On "Bass Duet" and "Where?" Carter steps forward to display his admirable chops. If there is one caveat it might be that pianist Mal Waldron does not get much time in the solo spotlight. His accompaniment is still never less than whimsical, particularly on the swashbuckling "Saucer Eyes," one of Randy Weston's finest compositions. Equally selfless are bassist George Duvivier, who supplies the bass lines when Carter picks up his cello, and drummer Charlie Persip. More sizable efforts would be in the offing, yet this maiden voyage by Carter holds more than enough allure to make it worth checking out.

Associated equipment used for evaluation

VPI Scout 1.1 turntable with Soundsmith Aida Mk II cartridge
Musical Fidelity A3CR amplifier and preamp
Sutherland Insight phono preamp
Arcam SDS 50 SACD player
Bowers & Wilkins Nautilus 805 loudspeakers
Cardas cable and interconnects, Chang Lightspeed power conditioner
Solidsteel S3 Series audio rack

Tracks and Personnel

Caravan

Tracks: Caravan; Sweet 'n' Sour; In the Wee Small Hours of the Morning; This Is for Albert; Skylark; Thermo.

Personnel: Art Blakey: drums; Freddie Hubbard: trumpet; Wayne Shorter: saxophone; Curtis Fuller: trombone; Cedar Walton: piano; Reggie Workman: bass.

Know What I Mean?

Tracks: Waltz For Debby; Goodbye; Who Cares?; Venice; Toy; Elsa; Nancy (With The Laughing Face); Know What I Mean?

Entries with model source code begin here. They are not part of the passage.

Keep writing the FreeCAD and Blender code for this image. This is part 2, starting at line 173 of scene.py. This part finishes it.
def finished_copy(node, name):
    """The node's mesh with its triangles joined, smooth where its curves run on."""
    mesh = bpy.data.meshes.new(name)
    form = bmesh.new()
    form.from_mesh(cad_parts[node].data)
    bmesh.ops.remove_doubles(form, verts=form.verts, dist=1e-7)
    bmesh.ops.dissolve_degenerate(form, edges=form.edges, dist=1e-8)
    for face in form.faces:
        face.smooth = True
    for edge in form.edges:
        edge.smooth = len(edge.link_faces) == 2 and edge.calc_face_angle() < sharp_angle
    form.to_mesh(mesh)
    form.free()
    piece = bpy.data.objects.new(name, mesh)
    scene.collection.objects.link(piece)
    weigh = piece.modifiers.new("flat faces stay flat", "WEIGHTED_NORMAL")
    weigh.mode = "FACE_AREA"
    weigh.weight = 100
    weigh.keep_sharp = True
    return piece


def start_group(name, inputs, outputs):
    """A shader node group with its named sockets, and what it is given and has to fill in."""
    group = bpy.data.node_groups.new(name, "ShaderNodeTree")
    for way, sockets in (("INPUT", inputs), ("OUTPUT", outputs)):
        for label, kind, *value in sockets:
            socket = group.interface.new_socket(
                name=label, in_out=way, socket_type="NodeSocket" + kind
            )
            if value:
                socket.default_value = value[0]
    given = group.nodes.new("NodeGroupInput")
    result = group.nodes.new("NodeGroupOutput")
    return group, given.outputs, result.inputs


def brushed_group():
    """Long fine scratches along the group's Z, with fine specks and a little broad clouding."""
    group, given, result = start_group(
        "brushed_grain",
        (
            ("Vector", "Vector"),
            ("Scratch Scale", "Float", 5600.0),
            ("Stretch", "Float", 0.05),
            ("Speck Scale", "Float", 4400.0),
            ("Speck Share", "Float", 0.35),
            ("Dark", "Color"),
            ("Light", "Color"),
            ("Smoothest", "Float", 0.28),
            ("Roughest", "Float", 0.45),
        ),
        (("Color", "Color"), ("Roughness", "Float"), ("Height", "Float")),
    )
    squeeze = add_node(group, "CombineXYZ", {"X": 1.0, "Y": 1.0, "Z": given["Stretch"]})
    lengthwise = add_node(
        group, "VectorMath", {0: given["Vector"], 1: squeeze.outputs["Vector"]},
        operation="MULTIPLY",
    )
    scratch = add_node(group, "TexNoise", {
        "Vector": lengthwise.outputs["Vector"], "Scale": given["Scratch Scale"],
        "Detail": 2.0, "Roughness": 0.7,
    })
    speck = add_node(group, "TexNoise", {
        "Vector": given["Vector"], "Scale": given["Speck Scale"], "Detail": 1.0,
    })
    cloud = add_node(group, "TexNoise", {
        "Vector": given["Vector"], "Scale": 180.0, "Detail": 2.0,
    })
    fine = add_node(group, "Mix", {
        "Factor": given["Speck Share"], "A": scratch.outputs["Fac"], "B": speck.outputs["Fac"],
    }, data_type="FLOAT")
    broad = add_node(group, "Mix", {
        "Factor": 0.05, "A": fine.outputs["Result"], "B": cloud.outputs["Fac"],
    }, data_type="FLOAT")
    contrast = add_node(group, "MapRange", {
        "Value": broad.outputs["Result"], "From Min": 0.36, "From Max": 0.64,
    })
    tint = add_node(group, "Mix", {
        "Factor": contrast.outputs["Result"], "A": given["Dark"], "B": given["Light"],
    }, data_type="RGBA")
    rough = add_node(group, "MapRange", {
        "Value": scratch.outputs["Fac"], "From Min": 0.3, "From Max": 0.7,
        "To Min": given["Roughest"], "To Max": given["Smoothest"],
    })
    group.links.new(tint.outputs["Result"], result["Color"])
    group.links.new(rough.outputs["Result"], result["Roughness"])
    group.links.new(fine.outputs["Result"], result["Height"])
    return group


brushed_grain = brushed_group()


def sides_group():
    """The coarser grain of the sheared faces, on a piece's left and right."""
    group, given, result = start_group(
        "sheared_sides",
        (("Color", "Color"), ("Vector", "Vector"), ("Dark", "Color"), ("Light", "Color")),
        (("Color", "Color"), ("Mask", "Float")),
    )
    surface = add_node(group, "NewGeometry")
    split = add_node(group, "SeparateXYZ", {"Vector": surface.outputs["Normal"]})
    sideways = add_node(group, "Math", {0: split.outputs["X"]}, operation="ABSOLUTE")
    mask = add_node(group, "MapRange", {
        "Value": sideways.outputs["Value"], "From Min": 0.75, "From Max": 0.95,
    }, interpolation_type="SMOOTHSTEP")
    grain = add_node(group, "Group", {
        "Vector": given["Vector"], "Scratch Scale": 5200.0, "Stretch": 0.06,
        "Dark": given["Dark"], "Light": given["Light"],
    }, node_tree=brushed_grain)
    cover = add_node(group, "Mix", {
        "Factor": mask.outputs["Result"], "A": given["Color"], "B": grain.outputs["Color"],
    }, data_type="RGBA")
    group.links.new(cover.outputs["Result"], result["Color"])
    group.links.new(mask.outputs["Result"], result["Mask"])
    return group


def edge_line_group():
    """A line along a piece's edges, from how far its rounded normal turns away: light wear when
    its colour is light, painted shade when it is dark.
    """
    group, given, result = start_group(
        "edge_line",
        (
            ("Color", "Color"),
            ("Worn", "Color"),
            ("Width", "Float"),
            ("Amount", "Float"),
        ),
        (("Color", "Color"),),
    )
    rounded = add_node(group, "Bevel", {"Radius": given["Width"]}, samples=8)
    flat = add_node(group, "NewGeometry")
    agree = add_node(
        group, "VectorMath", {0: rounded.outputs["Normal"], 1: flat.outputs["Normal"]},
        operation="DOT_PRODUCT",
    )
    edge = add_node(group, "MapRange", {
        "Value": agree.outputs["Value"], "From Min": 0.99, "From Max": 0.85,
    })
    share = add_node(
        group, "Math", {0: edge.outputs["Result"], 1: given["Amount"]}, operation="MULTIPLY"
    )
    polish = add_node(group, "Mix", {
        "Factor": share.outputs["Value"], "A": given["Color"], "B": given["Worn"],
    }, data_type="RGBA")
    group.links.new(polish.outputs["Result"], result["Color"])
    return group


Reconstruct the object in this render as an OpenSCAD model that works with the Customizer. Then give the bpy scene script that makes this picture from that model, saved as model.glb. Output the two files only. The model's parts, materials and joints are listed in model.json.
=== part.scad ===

Personnel: Cannonball Adderley: alto saxophone; Bill Evans: piano; Percy Heath: bass; Connie Kay: drums.

Where?

Tracks: Rally; Bass Duet; Softly, As In A Morning Sunrise: Where?; Yes, Indeed; Saucer Eyes.

Personnel: Ron Carter: bass and cello; Eric Dolphy: bass clarinet, flute, alto sax; Mal Waldron: piano; George Duvivier: bass; Charlie Persip: drums.